Sie hatte ihre Lippen auf seine Stirn gedrückt und sich dann erhoben. Er hatte sie nicht länger gehalten. Er stand ein paar Schritte vom Sopha, gesenkten Hauptes, ihr mit den Augen folgend, wie sie jetzt nach der Thüre ging und dann sich umwandte und im nächsten Momente in seinen Armen lag, den mächtigen Armen, die sie emporhoben, als wäre sie ein Kind, und sie wieder losließen und wieder umfingen, während eine Stimme an ihrem Ohr flüsterte: Mit Dir, mit Dir!

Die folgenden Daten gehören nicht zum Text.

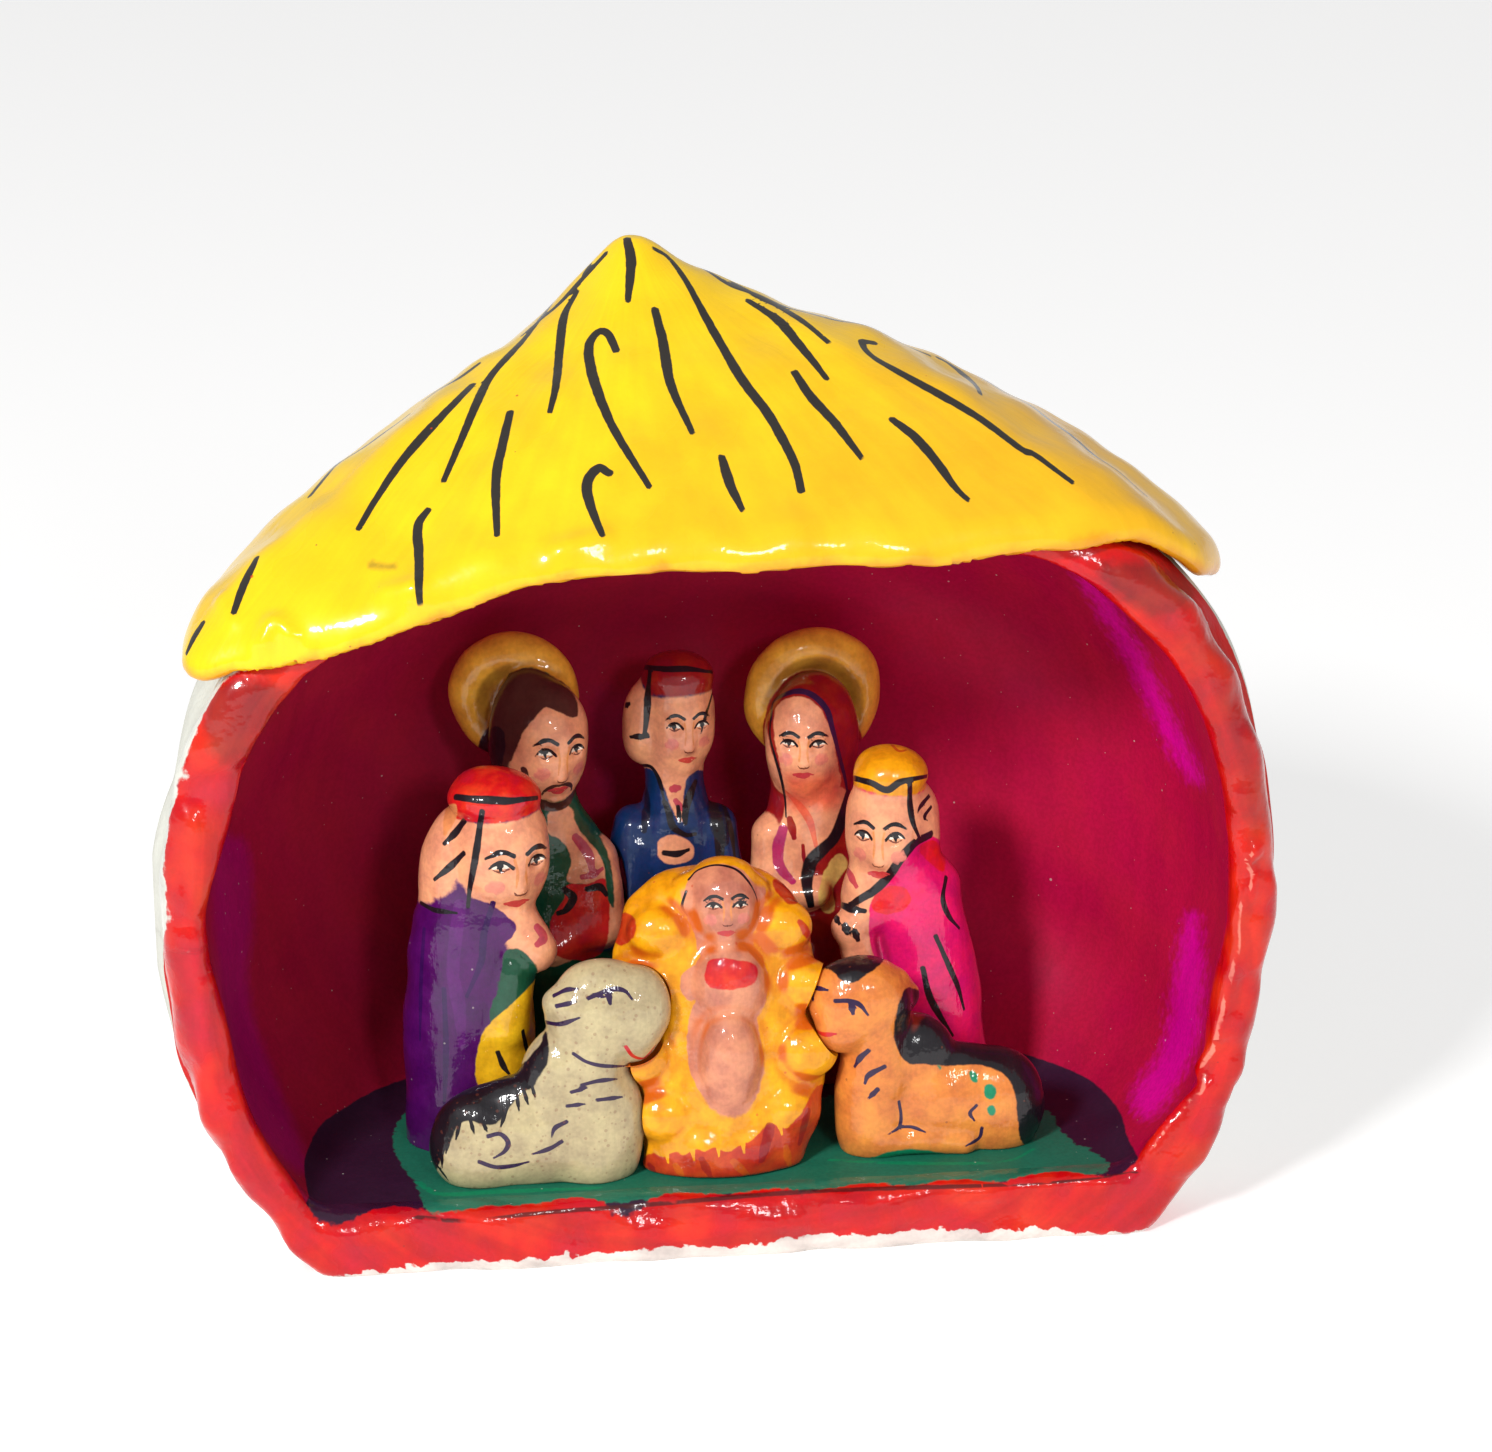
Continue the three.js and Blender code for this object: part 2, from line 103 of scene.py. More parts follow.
# Soft forms as distance fields: negative inside, in millimetres.
def ripple(points, size, seed, waves=5):
    dice = np.random.default_rng(seed)
    total = 0.0
    for _ in range(waves):
        way = dice.normal(size=3)
        way *= 2 * math.pi / (size * np.linalg.norm(way)) * dice.uniform(0.7, 1.5)
        total = total + np.sin(points @ way + dice.uniform(0, 6.28))
    return total / waves ** 0.5


def pressed(first, second, softness):
    share = np.clip(0.5 + 0.5 * (second - first) / softness, 0, 1)
    return second + (first - second) * share - softness * share * (1 - share)


def cut(first, second, softness=0.15):
    return -pressed(-first, -second, softness)


def smooth(share):
    share = np.clip(share, 0, 1)
    return share * share * (3 - 2 * share)


def lumpField(points, centre, halves, lean=0.0):
    turn = math.radians(lean)
    away = points - np.array(centre)
    across = away[:, 0] * math.cos(turn) - away[:, 2] * math.sin(turn)
    height = away[:, 0] * math.sin(turn) + away[:, 2] * math.cos(turn)
    local = np.stack([across, away[:, 1], height], -1) / np.array(halves)
    reach = np.linalg.norm(local, axis=1)
    slope = np.linalg.norm(local / np.array(halves), axis=1)
    return reach * (reach - 1) / np.maximum(slope, 1e-6)


def limbField(points, start, startRadius, end, endRadius):
    start, end = np.array(start, float), np.array(end, float)
    run = end - start
    share = np.clip((points - start) @ run / (run @ run), 0, 1)
    return np.linalg.norm(points - start - share[:, None] * run, axis=1) - startRadius - (endRadius - startRadius) * share


def robeField(points, rows):
    rows = np.array(rows, float)
    levels = np.arange(rows[0, 0] - 2, rows[-1, 0] + 2, 0.2)
    blur = np.hanning(11)
    blur /= blur.sum()
    rows = [np.convolve(np.pad(np.interp(levels, rows[:, 0], rows[:, i]), 5, "edge"), blur, "valid") for i in range(1, 5)]
    x, y, halfWidth, halfDepth = [np.interp(points[:, 2], levels, row) for row in rows]
    reach = np.hypot((points[:, 0] - x) / halfWidth, (points[:, 1] - y) / halfDepth)
    side = (reach - 1) * np.minimum(halfWidth, halfDepth)
    return cut(side, np.maximum(points[:, 2] - levels[-1] + 2, levels[0] + 2 - points[:, 2]), 0.8)


def haloField(points, centre, radius, rollRadius, turn):
    turn = math.radians(turn)
    away = points - np.array(centre)
    across = away[:, 0] * math.cos(turn) + away[:, 1] * math.sin(turn)
    depth = away[:, 1] * math.cos(turn) - away[:, 0] * math.sin(turn)
    reach = np.hypot(across, away[:, 2])
    roll = np.hypot(reach - radius + rollRadius, depth) - rollRadius
    dish = np.maximum(reach - radius + rollRadius, np.abs(depth) - rollRadius * 0.5)
    return pressed(roll, dish, 0.5)


# A closed skin where the field is zero, made of quads about one step wide.
def surfaceOf(field, low, high, step):
    low, high = np.array(low, float) - 2.5 * step, np.array(high, float) + 2.5 * step
    blocks = np.ceil((high - low) / step / 4).astype(int)
    counts = blocks * 4 + 1
    rough = np.stack(np.meshgrid(*[low[i] + 4 * step * np.arange(blocks[i] + 1) for i in range(3)], indexing="ij"), -1)
    rough = field(rough.reshape(-1, 3)).reshape(blocks + 1)
    close = np.abs(rough) < 7 * step
    nearBlock = np.zeros(blocks, bool)
    steps = [(i, j, k) for i in (0, 1) for j in (0, 1) for k in (0, 1)]
    for i, j, k in steps:
        nearBlock |= close[i:i + blocks[0], j:j + blocks[1], k:k + blocks[2]]
    nearBlock = nearBlock.repeat(4, 0).repeat(4, 1).repeat(4, 2)
    near = np.zeros(counts, bool)
    for i, j, k in steps:
        near[i:i + counts[0] - 1, j:j + counts[1] - 1, k:k + counts[2] - 1] |= nearBlock
    values = rough.repeat(4, 0).repeat(4, 1).repeat(4, 2)[:counts[0], :counts[1], :counts[2]]
    where = np.argwhere(near)
    values[near] = field(low + step * where)
    inside = values < 0
    size = counts - 1
    total = sum(inside[i:i + size[0], j:j + size[1], k:k + size[2]].astype(np.int8) for i, j, k in steps)
    mixed = (total > 0) & (total < 8)
    cells = np.argwhere(mixed)
    number = np.full(size, -1)
    number[mixed] = np.arange(len(cells))
    spot, crossings = np.zeros((len(cells), 3)), np.zeros(len(cells))
    for corner in steps:
        for axis in range(3):
            if corner[axis]:
                continue
            start = cells + corner
            end = start + np.eye(3, dtype=int)[axis]
            a, b = values[tuple(start.T)], values[tuple(end.T)]
            crossed = (a < 0) != (b < 0)
            share = np.where(crossed, a / np.where(crossed, a - b, 1), 0)
            spot += np.where(crossed[:, None], start + share[:, None] * (end - start), 0)
            crossings += crossed
    points = low + step * spot / crossings[:, None]
    faces = []
    for axis in range(3):
        u, v = np.eye(3, dtype=int)[(axis + 1) % 3], np.eye(3, dtype=int)[(axis + 2) % 3]
        before, after = [slice(None)] * 3, [slice(None)] * 3
        before[axis], after[axis] = slice(None, -1), slice(1, None)
        edges = np.argwhere(inside[tuple(before)] != inside[tuple(after)])
        quads = np.stack([number[tuple((edges - shift).T)] for shift in (0 * u, u, u + v, v)], -1)
        faces.append(np.where(inside[tuple(edges.T)][:, None], quads, quads[:, ::-1]))
    faces = np.concatenate(faces)
    for _ in range(2):  # evens out the quads
        points = 0.5 * points + 0.5 * neighbourMean(points, faces)
    for _ in range(3):  # brings them back to the form
        slope, value = slopeOf(field, points, 0.3 * step)
        move = np.clip(value / np.maximum(slope ** 2, 0.05).sum(1), -0.6 * step, 0.6 * step)
        points -= slope * move[:, None]
    return points, faces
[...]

Und dann standen sie am Fenster im letzten Abendscheine, der röthlich durch die Wolken fiel, die den Tag umdüstert, und winkten und grüßten hinab zu ein paar alten Männern, die seit zehn Minuten drüben auf dem Trottoir gingen, von Zeit zu Zeit ein paar besorgte Worte wechselnd und dann zum Fenster aufschauend, an dem jetzt die Beiden standen, sich umschlungen haltend, und wieder grüßten und winkten. Und die beiden alten Männer fielen einander in die Arme, zur nicht geringen Verwunderung von ein paar Vorübergehenden, die sich umwandten und nicht anders glaubten, als die guten Leute seien ein wenig närrisch geworden.

Jetzo ist Alles in Ordnung, Gevatter, schluchzte Herr Thomas Kempe; jetzo ist Alles reguliret.

Nicht mehr als billig, Gevatter, nicht mehr als billig, murmelte Kreppelmännchen, sich lächelnd die grauen Wimpern trocknend; wir haben ja heute Ultimo.